Your objective: Transcribe only part of the material below: the lines from the one containing "lap under it" through the one containing "before = set(bpy.data.objects)", inclusive, exactly as written.
# Start of Provided material
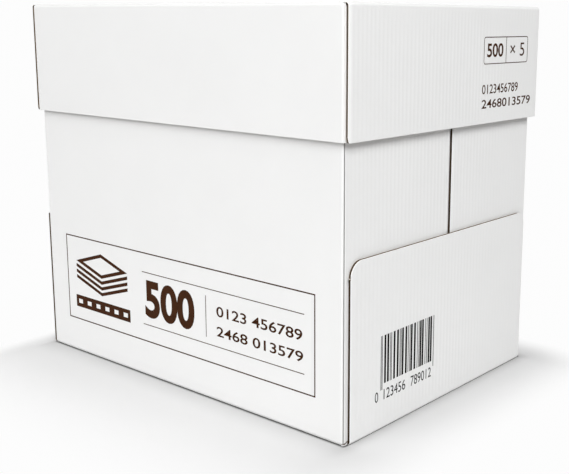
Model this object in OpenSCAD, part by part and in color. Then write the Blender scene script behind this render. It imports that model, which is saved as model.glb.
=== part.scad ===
// Carton of copier paper: a tray folded from one sheet of corrugated board, a lid folded from
// another that telescopes over it, and a stack of wrapped reams standing in the tray.
// The origin is the middle of the underside. X runs along the sheets' long side and Z is up.

/* [Paper] */
// Long side of a sheet
sheet_l = 297; // [250:1:420]
// Short side of a sheet
sheet_w = 210; // [180:1:300]
// Height of one wrapped ream
ream_h = 52; // [42:1:65]
// Number of reams in the stack
ream_count = 5; // [4:1:8]

/* [Ream wrapper] */
// Wrapper and air round the sheets, on each side
wrap_t = 0.3; // [0.2:0.1:1]
// Thickness of one folded layer of the wrapper
layer_t = 0.25; // [0.15:0.05:0.6]
// Radius of the long edges of a wrapped ream
ream_edge_r = 1.5; // [0.5:0.1:3]
// Width of the glued lap along the underside
lap_w = 60; // [30:1:120]
// Height of the fold turned up over each end
lower_fold_h = 34; // [26:1:40]
// Height of the fold turned down over it
upper_fold_h = 30; // [20:1:40]
// Lean of the end folds' side edges, from upright
fold_lean = 45; // [30:1:50]

/* [Board] */
// Thickness of the board, which is also the outer radius of its folds
board_t = 2; // [1.5:0.1:3]
// Width of a cut that frees one panel's edge from the panel next to it
cut_w = 0.5; // [0.3:0.1:1]
// Width of the strip that is pressed flat beside a fold
crease_w = 0.5; // [0.2:0.1:1]
// Thickness of the glue between two lapped panels
glue_t = 0.3; // [0.1:0.05:0.5]
// Width of a line of glue
glue_w = 6; // [3:1:10]
// Distance from a line of glue to the edges of the panels that it joins
glue_margin = 14; // [8:1:20]

/* [Tray] */
// Free space between a ream and the tray's walls
pack_clear = 1.4; // [0.5:0.1:4]
// Free height above the stack
head_h = 6; // [4.5:0.5:12]
// Height of the flap turned up over each end
flap_h = 117; // [60:1:150]
// Radius of a flap's upper corners
flap_r = 10; // [4:1:25]
// Distance from the carton's corner to a flap's side edge
flap_inset = 4.5; // [2.5:0.5:12]
// Height of the strip at a flap's foot that runs round to the corner
foot_h = 2.5; // [2:0.5:8]
// Width of the open seam where the two end panels meet
seam_w = 2; // [1:0.5:5]
// Distance of the seam from the middle of the end
seam_y = 5; // [0:1:30]

/* [Lid] */
// Depth of the lid, outside
lid_h = 80.5; // [50:0.5:130]
// Free space between the lid and the tray, on each side
lid_clear = 0.8; // [0.4:0.1:2]
// Distance from the lid's corner to an end skirt's side edge
skirt_inset = 2.8; // [2.2:0.1:6]
// Radius of an end skirt's lower corners
skirt_r = 5; // [2:0.5:15]
// Thickness left at the lid's corners above the open slots
web_t = 1.2; // [0.8:0.1:1.4]
// Length of the glue tabs behind the end skirts
tab_l = 45; // [30:1:90]
// Rise of a tab's lower edge above the lid's rim
tab_rise = 1.5; // [0.5:0.5:6]
// Slant of a tab's upper and lower edges over its length
tab_slant = 6; // [0:1:15]

/* [Hidden] */
$fn = 48;

// A wrapped ream
core_l = sheet_l + 2 * wrap_t;
ream_l = core_l + 4 * layer_t;
ream_w = sheet_w + 2 * wrap_t;

// The tray, from the reams outwards
tray_in_l = ream_l + 2 * pack_clear;
tray_in_w = ream_w + 2 * pack_clear;
tray_h = board_t + ream_count * ream_h + head_h;
end_x = tray_in_l / 2 + board_t;
side_y = tray_in_w / 2 + board_t;
flap_y = side_y - flap_inset;
panel_z = board_t + cut_w;

// The lid, from the tray outwards
lid_top = tray_h + board_t;
lid_in_w = 2 * (side_y + lid_clear);
lid_y = lid_in_w / 2 + board_t;
tab_in_x = end_x + lid_clear;
tab_x = tab_in_x + board_t;
skirt_y = lid_y - skirt_inset;

// How far a cutting shape runs past what it cuts
past = 1;

// A shape in Y and Z, drawn out from x0 to x1
module between_x(x0, x1) translate([x0, 0, 0]) rotate([90, 0, 90]) linear_extrude(x1 - x0) children();

// A section in Y and Z, drawn out along X by length l
module along_x(l) between_x(-l / 2, l / 2) children();

// A section in X and Z, drawn out along Y by length l
module along_y(l) rotate([90, 0, 0]) linear_extrude(l, center = true) children();

// Its children, and their mirror image at the far end or side
module both(axis) for (side = [0, 1]) mirror(side * axis) children();

// A rectangle round the origin with rounded corners
module rounded_rect(l, w, r) {
    square([l - 2 * r, w], center = true);
    square([l, w - 2 * r], center = true);
    for (x = [-1, 1], y = [-1, 1]) translate([x * (l / 2 - r), y * (w / 2 - r)]) circle(r);
}

// Section of a panel that lies flat with a wall folded up at each side
module folded_section(inner_w, wall_h) difference() {
    union() {
        translate([-inner_w / 2, 0]) square([inner_w, board_t + wall_h]);
        translate([-inner_w / 2 - board_t, board_t]) square([inner_w + 2 * board_t, wall_h]);
        for (x = [-1, 1]) translate([x * inner_w / 2, board_t]) circle(board_t);
    }
    translate([-inner_w / 2, board_t]) square([inner_w, wall_h + past]);
}

// Plan of upright walls that turn round the corners of a space
module ring(inner_l, inner_w) difference() {
    rounded_rect(inner_l + 2 * board_t, inner_w + 2 * board_t, board_t);
    square([inner_l, inner_w], center = true);
}

// Outline of a flap that stands on z = 0, with its upper corners rounded
module flap_outline(half_w, h, r) {
    translate([0, h / 2]) rounded_rect(2 * half_w, h, r);
    translate([-half_w, 0]) square([2 * half_w, h / 2]);
}

// Flaps folded up from both ends of a panel at x = fold_x, with their rounded upper corners. At
// their root a strip of height root_h, outside x = root_x, runs round to the corners at corner_y.
module end_flaps(fold_x, half_w, h, r, root_x, corner_y, root_h) {
    intersection() {
        along_y(2 * half_w) folded_section(2 * fold_x, h - board_t);
        along_x(2 * (fold_x + board_t)) flap_outline(half_w, h, r);
    }
    intersection() {
        along_y(2 * corner_y) folded_section(2 * fold_x, h - board_t);
        linear_extrude(root_h) difference() {
            rounded_rect(2 * (fold_x + board_t), 2 * corner_y, corner_y - half_w);
            square([2 * root_x, 2 * (corner_y + past)], center = true);
        }
    }
}

// A level line of glue from y0 to y1 between two lapped panels, the inner with its face at x. It
// soaks into the boards on both sides.
module glue_line(x, y0, y1, z)
    translate([x - board_t / 2, y0, z]) cube([glue_t + board_t, y1 - y0, glue_w]);

// Two lines of glue behind the flap at +X, on each of the end panels
module flap_glue() {
    edge = flap_y - glue_margin;
    reach = seam_w / 2 + glue_margin;
    for (z = [glue_margin, flap_h - glue_margin - glue_w]) {
        glue_line(end_x, -edge, seam_y - reach, z);
        glue_line(end_x, seam_y + reach, edge, z);
    }
}

module tray() color("#f1f1ef") {
    along_x(tray_in_l) folded_section(tray_in_w, tray_h - board_t);
    translate([0, 0, panel_z]) linear_extrude(tray_h - panel_z) difference() {
        ring(tray_in_l, tray_in_w);
        translate([-end_x - past, seam_y - seam_w / 2]) square([2 * (end_x + past), seam_w]);
    }
    end_flaps(end_x + glue_t, flap_y, flap_h, flap_r, tray_in_l / 2, side_y, foot_h);
    both([1, 0, 0]) flap_glue();
}

// Outline of the glue tab at +Y, in Y and Z, with the lid lying on its top
module tab_outline() {
    root = lid_in_w / 2;
    polygon([
        [root, panel_z],
        [root - tab_l, panel_z + tab_slant],
        [root - tab_l, lid_h - tab_rise - tab_slant],
        [root, lid_h - tab_rise]
    ]);
}

// The glue tab at +X +Y, with its two lines of glue
module corner_tab() {
    between_x(tab_in_x, tab_x) tab_outline();
    for (z = [panel_z + glue_margin, lid_h - glue_margin - glue_w])
        glue_line(tab_x, lid_in_w / 2 - tab_l + glue_w, lid_in_w / 2 - glue_w, z);
}

// The lid is drawn lying on its top, and turned over onto the tray
module lid() color("#f3f3f1") translate([0, 0, lid_top]) mirror([0, 0, 1]) {
    along_x(2 * tab_in_x) folded_section(lid_in_w, lid_h - board_t);
    translate([0, 0, panel_z]) linear_extrude(lid_h - panel_z) difference() {
        ring(2 * tab_in_x, lid_in_w);
        square([2 * (tab_x + past), lid_in_w - 2 * crease_w], center = true);
    }
    end_flaps(tab_x + glue_t, skirt_y, lid_h, skirt_r, tab_in_x, lid_y, web_t);
    both([1, 0, 0]) both([0, 1, 0]) corner_tab();
}

// Outline of one end fold: it narrows upwards from the full width of the ream
module end_fold_outline(h) {
    root = ream_w / 2 - ream_edge_r;
    tip = root - h * tan(fold_lean);
    polygon([[-root, 0], [root, 0], [tip, h], [-tip, h]]);
}

// The folds over the end at +X: one turned up, and one turned down over it
module end_folds() {
    inside = core_l / 2 - layer_t;
    translate([0, 0, layer_t]) between_x(inside, core_l / 2 + layer_t) end_fold_outline(lower_fold_h);
    translate([0, 0, ream_h]) mirror([0, 0, 1])
        between_x(inside, core_l / 2 + 2 * layer_t) end_fold_outline(upper_fold_h);
}

// Section of a wrapped ream, with its long edges rounded and the lap under it
module ream_section() {
    h = ream_h - layer_t;
    translate([-lap_w / 2, 0]) square([lap_w, layer_t + past]);
    translate([0, layer_t + h / 2]) rounded_rect(ream_w, h, ream_edge_r);
}

// One wrapped ream of the stack, counted from the bottom
module ream(i) color("#f7f7f8") translate([0, 0, board_t + (i - 1) * ream_h]) {
    along_x(core_l) ream_section();
    both([1, 0, 0]) end_folds();
}

tray();
lid();
for (i = [1 : ream_count]) ream(i);
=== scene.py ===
# %% [markdown]
# # A carton of copier paper
# The carton is two pieces of corrugated board: a deep tray, and a lid that slides down over it. Five
# wrapped reams stand inside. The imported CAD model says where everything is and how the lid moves, and
# this script gives each piece its looks. Everything is drawn in millimetres in the CAD model's frame,
# with Z up, X along the sheets' long side, and the printed front facing -Y.

# %% Load the fixed frame
import math

import bmesh
import bpy
from mathutils import Matrix, Vector


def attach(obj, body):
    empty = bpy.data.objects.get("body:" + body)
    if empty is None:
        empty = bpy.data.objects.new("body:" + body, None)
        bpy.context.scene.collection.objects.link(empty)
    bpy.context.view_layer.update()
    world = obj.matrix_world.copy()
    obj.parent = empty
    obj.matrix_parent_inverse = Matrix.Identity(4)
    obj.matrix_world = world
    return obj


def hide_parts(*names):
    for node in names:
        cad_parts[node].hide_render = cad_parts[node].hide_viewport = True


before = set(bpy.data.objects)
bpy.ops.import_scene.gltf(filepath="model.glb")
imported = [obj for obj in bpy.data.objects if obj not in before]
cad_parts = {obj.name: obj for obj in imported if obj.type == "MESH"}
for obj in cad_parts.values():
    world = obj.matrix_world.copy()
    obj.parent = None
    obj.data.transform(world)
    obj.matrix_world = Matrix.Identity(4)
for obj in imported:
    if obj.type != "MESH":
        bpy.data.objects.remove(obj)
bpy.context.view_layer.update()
MM = 0.001

# %% [markdown]
# ## The camera
# The photograph was taken from a little below the lid's top, at a corner of the carton. Its upright
# edges stay nearly parallel, so the camera was held level and the frame cropped. A level camera with a
# shifted lens gives that, but a large shift would push the carton out of other views. So this camera
# looks down a little, and a small shift makes up the rest.

# %% Camera
CAMERA_PLACE = Vector((0.50454, -0.53261, 0.25944))
AZIMUTH, ELEVATION, ROLL = (math.radians(a) for a in (39.32, 10.96, 0.36))
LENS, SENSOR_WIDTH = 60.34, 36
SHIFT_X, SHIFT_Y = -0.1151, -0.0562
NEAREST, FARTHEST = 0.01, 100


def aim_camera():
    """Adds the camera, looking back along the azimuth and elevation that the photograph was taken from."""
    lens = bpy.data.cameras.new("camera")
    lens.lens, lens.sensor_width = LENS, SENSOR_WIDTH
    lens.shift_x, lens.shift_y = SHIFT_X, SHIFT_Y
    lens.clip_start, lens.clip_end = NEAREST, FARTHEST
    camera = bpy.data.objects.new("camera", lens)
    bpy.context.scene.collection.objects.link(camera)
    turn = Matrix.Rotation(AZIMUTH, 4, "Z") @ Matrix.Rotation(math.pi / 2 - ELEVATION, 4, "X")
    camera.matrix_world = Matrix.Translation(CAMERA_PLACE) @ turn @ Matrix.Rotation(ROLL, 4, "Z")
    bpy.context.scene.camera = camera
    return camera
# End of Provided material
In response:
// Section of a wrapped ream, with its long edges rounded and the lap under it
module ream_section() {
    h = ream_h - layer_t;
    translate([-lap_w / 2, 0]) square([lap_w, layer_t + past]);
    translate([0, layer_t + h / 2]) rounded_rect(ream_w, h, ream_edge_r);
}

// One wrapped ream of the stack, counted from the bottom
module ream(i) color("#f7f7f8") translate([0, 0, board_t + (i - 1) * ream_h]) {
    along_x(core_l) ream_section();
    both([1, 0, 0]) end_folds();
}

tray();
lid();
for (i = [1 : ream_count]) ream(i);
=== scene.py ===
# %% [markdown]
# # A carton of copier paper
# The carton is two pieces of corrugated board: a deep tray, and a lid that slides down over it. Five
# wrapped reams stand inside. The imported CAD model says where everything is and how the lid moves, and
# this script gives each piece its looks. Everything is drawn in millimetres in the CAD model's frame,
# with Z up, X along the sheets' long side, and the printed front facing -Y.

# %% Load the fixed frame
import math

import bmesh
import bpy
from mathutils import Matrix, Vector


def attach(obj, body):
    empty = bpy.data.objects.get("body:" + body)
    if empty is None:
        empty = bpy.data.objects.new("body:" + body, None)
        bpy.context.scene.collection.objects.link(empty)
    bpy.context.view_layer.update()
    world = obj.matrix_world.copy()
    obj.parent = empty
    obj.matrix_parent_inverse = Matrix.Identity(4)
    obj.matrix_world = world
    return obj


def hide_parts(*names):
    for node in names:
        cad_parts[node].hide_render = cad_parts[node].hide_viewport = True


before = set(bpy.data.objects)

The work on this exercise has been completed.